Legally, yes — at present. Practically, many privacy-sophisticated EU customers ask for SCCs in addition. The DPF is subject to ongoing legal challenge; most mature programmes maintain SCC-based transfer mechanisms alongside DPF self-certification.
What’s the penalty for GDPR non-compliance?
Tiered fines up to 4% of worldwide annual turnover or €20 million, whichever is higher, for the most serious infringements. Lower-tier infringements up to 2% / €10 million. Enforcement practice varies by supervisory authority and by nature of the infringement; multi-million-euro fines on US tech companies are well-documented.
How long do I have to respond to a data subject request?
One month from receipt. Extendable by a further two months for complex or numerous requests, provided you notify the data subject within the first month.
Do I need cookie banners?
Under ePrivacy (separate from but adjacent to GDPR), consent is generally required before setting non-essential cookies on EU visitors’ devices. The ePrivacy regime and its national implementations are separately enforced from GDPR, and yes, you need a compliant consent mechanism for most SaaS websites serving EU traffic.

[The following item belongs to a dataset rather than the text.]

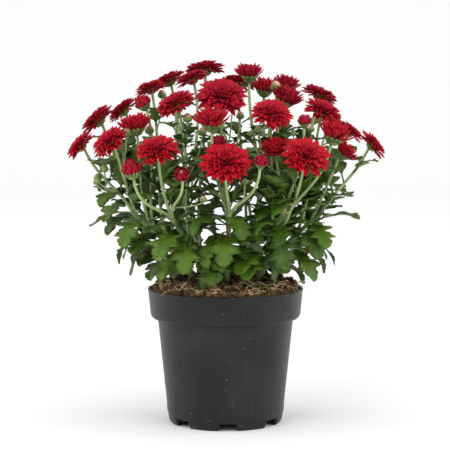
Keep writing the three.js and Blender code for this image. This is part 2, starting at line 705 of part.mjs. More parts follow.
// Every leaf of the plant, each turned to where it has the most room.
function growLeaves() {
  const taken = obstacles();
  const leaves = [];
  const settle = (leaf, turns, rises, least = -Infinity) => {
    let best = { score: -Infinity };
    for (const turn of turns) {
      for (const rise of rises) {
        const lie = { ...leaf, turn: leaf.turn + turn, rise: leaf.rise + rise };
        const room = roomOf(lie, taken);
        const score = room - WANDER_COST * Math.abs(turn);
        if (score > best.score) best = { score, room, lie };
      }
    }
    if (best.room < least) return;
    leaves.push(best.lie);
    for (const [share, across] of FEELERS)
      taken.push({ place: leafPoint(best.lie, share, across * leaf.length, 0), radius: 0 });
  };
  for (const [stem, at, turn, length, rise, bend] of FRONT_LEAVES)
    settle({ stem, root: mainCurve(stem).getPoint(at), turn, length, rise, bend, cut: LEAF }, [0], [0]);
  STEM_LEAVES.forEach(([at, turn, length, rise, bend], level) =>
    Object.entries(MAIN).forEach(([stem, top], k) => {
      if (level === 0 && BARE_FEET.includes(stem)) return;
      const outward = THREE.MathUtils.radToDeg(Math.atan2(top[0], -top[1]));
      const root = mainCurve(stem).getPoint(at);
      const side = k % 2 ? -turn : turn;
      settle({ stem, root, turn: outward + side, length, rise, bend, cut: LEAF }, TURNS, RISES);
    }),
  );
  for (const [at, turn, length, rise, bend, least, blooms] of TWIG_LEAVES)
    blooms.split(" ").forEach((number, k) => {
      const flower = flowerNamed(`bloom_${number}`);
      const root = twigCurve(flower).getPoint(at);
      const outward = THREE.MathUtils.radToDeg(Math.atan2(flower.base.x, -flower.base.y));
      const own = { stem: flower.stem, root, turn: outward + (k % 2 ? -turn : turn) };
      const leaf = { ...own, length, rise, bend, cut: SMALL_LEAF };
      settle(leaf, TURNS, RISES, least);
    });
  return leaves;
}

// The solids of a whole leafy stem, or with swell those of its keep-out body.
function stemPieces(stem, leaves, swell = 0) {
  const own = (piece) => piece.stem === stem;
  return [
    mainSolid(stem, swell),
    ...flowers.filter(own).map((flower) => twigSolid(flower, swell)),
    ...leaves.filter(own).map((leaf) => leafSolid(leaf, swell)),
    ...GREEN_BUDS.filter(([bloom]) => own(flowerNamed(bloom))).map((row) => greenBudSolid(row, swell)),
  ];
}

const chrysanthemum = new THREE.Group();

function add(name, solid, material) {
  const mesh = new THREE.Mesh(geometryOf(solid), material);
  mesh.name = name;
  chrysanthemum.add(mesh);
}

add("pot", potSolid(), MATERIALS.pot);
add("soil", soilSolid(), MATERIALS.soil);
flowers.forEach((flower, k) => add(flower.name, bloomSolid(flower, k), MATERIALS.petal));

// Each leafy stem keeps clear of the blooms and of the stems before it
const leaves = growLeaves();
const keepOut = flowers.map((flower, k) => bloomSolid(flower, k, SWELL));
for (const stem of Object.keys(MAIN)) {
  const solid = joined(stemPieces(stem, leaves));
  const crossed = keepOut.filter((body) => !body.intersect(solid).isEmpty());
  const clear = solid.subtract(joined(crossed)).asOriginal().simplify(SLIVER);
  add(`leafy_stem_${stem}`, largest(clear), MATERIALS.green);
  keepOut.push(...stemPieces(stem, leaves, SWELL));
}

export default chrysanthemum;
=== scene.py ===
"""The dressed potted chrysanthemum: petals, leaves, stems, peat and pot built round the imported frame.

Lengths in this file are millimetres and angles degrees, but for lamps, camera, floor and what a finish
reads, which are in metres. A mesh's points become metres when it is made. +Z is up and -Y the front, and a
turn of 0 is the front and 90 the right.
"""

import logging
import math
from dataclasses import dataclass, field
from enum import Enum

import bpy
import numpy as np
from numpy.typing import NDArray
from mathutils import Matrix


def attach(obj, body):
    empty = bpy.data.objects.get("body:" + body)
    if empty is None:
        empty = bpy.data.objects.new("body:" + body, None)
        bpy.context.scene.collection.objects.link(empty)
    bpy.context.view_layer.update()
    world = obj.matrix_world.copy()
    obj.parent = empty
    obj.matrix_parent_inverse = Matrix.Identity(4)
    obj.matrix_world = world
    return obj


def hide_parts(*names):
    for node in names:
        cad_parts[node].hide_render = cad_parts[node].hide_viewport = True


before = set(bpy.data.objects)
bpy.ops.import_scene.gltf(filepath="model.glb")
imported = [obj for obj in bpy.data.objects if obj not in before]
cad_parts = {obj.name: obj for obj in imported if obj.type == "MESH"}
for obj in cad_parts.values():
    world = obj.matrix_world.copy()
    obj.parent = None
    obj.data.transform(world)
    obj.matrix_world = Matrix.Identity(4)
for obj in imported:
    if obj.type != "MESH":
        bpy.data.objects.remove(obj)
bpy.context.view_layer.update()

Array = NDArray[np.float64]
Ints = NDArray[np.int64]
Place = tuple[float, float, float]
Colour = tuple[float, float, float]
Socket = bpy.types.NodeSocket

METRES = 0.001
UP = np.array([0.0, 0.0, 1.0])
ACROSS = np.array([1.0, 0.0, 0.0])
GOLDEN_TURN = 137.5
log = logging.getLogger("chrysanthemum")


# Lines and directions


def unit(vectors: Array) -> Array:
    """Vectors brought to length one."""
    return vectors / np.linalg.norm(vectors, axis=-1, keepdims=True)


def heading(turn: Array | float) -> Array:
    """The horizontal direction at a turn from the front towards the right: (sin, -cos, 0)."""
    angle = np.radians(turn)
    return np.stack([np.sin(angle), -np.cos(angle), np.zeros_like(angle)], axis=-1)


def facing(turn: float, rise: float) -> Array:
    """The direction at a turn and a rise above the horizon."""
    angle = math.radians(rise)
    return heading(turn) * math.cos(angle) + UP * math.sin(angle)


def turn_of(place: Array) -> float:
    """The turn at which a place lies, seen from the pot's axis."""
    return math.degrees(math.atan2(place[0], -place[1]))


def mix(a: Array, b: Array, share: Array | float) -> Array:
    """The straight mix of two arrays, a at share 0 and b at share 1."""
    return a + (b - a) * share


def bezier(ends: Array, t: Array) -> Array:
    """Points of a Bezier curve, by repeated mixing of its control points.

    Args:
        ends: control points, one a row.
        t: shares along the curve.

    Returns:
        One point a row for each share.
    """
    rows = np.repeat(ends[:, None], len(t), axis=1)
    while len(rows) > 1:
        rows = mix(rows[:-1], rows[1:], t[None, :, None])
    return rows[0]


def smooth(low: float, high: float, x: Array) -> Array:
    """0 under low, 1 over high, and the S curve 3s^2 - 2s^3 between them."""
    s = np.clip((x - low) / (high - low), 0, 1)
    return s * s * (3 - 2 * s)


# Grids of faces


def lens_faces(rows: int, columns: int) -> tuple[Ints, Ints]:
    """Faces of a thin lens: an upper and an under grid that share their border.

    Args:
        rows: points along the lens.
        columns: points across it.

    Returns:
        The faces, four point numbers each, and the numbers of the grid points that the under side repeats.
    """
    upper = np.arange(rows * columns).reshape(rows, columns)
    under = upper.copy()
    inner = upper[1:-1, 1:-1].ravel()
    under[1:-1, 1:-1] = rows * columns + np.arange(len(inner)).reshape(rows - 2, columns - 2)

    def sheet(grid: Ints) -> Ints:
        """The faces between a grid's points."""
        return np.stack([grid[:-1, :-1], grid[1:, :-1], grid[1:, 1:], grid[:-1, 1:]], axis=-1).reshape(-1, 4)

    return np.concatenate([sheet(upper), sheet(under)[:, ::-1]]), inner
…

Does GDPR apply if I only process business contact data?
Business contact data — names, titles, work emails of individuals in their professional capacity — is still personal data under GDPR. Processing is often legitimate under a legitimate interests basis, but the data subject rights and breach notification obligations still apply.
Do I need to localise EU personal data to EU servers?
No. GDPR does not mandate data localisation. It restricts international transfers unless an appropriate mechanism (DPF, SCCs, etc.) applies. Storing EU personal data on US infrastructure is lawful under the current mechanisms but needs the documentation to support the transfer.
How does CCPA/CPRA relate to GDPR?
They’re different regimes with some overlap. CCPA/CPRA applies to California residents and has California-specific rights and thresholds. GDPR applies to EU/UK data subjects. A company serving both jurisdictions runs both programmes, though internal infrastructure (rights request handling, data mapping) is often shared.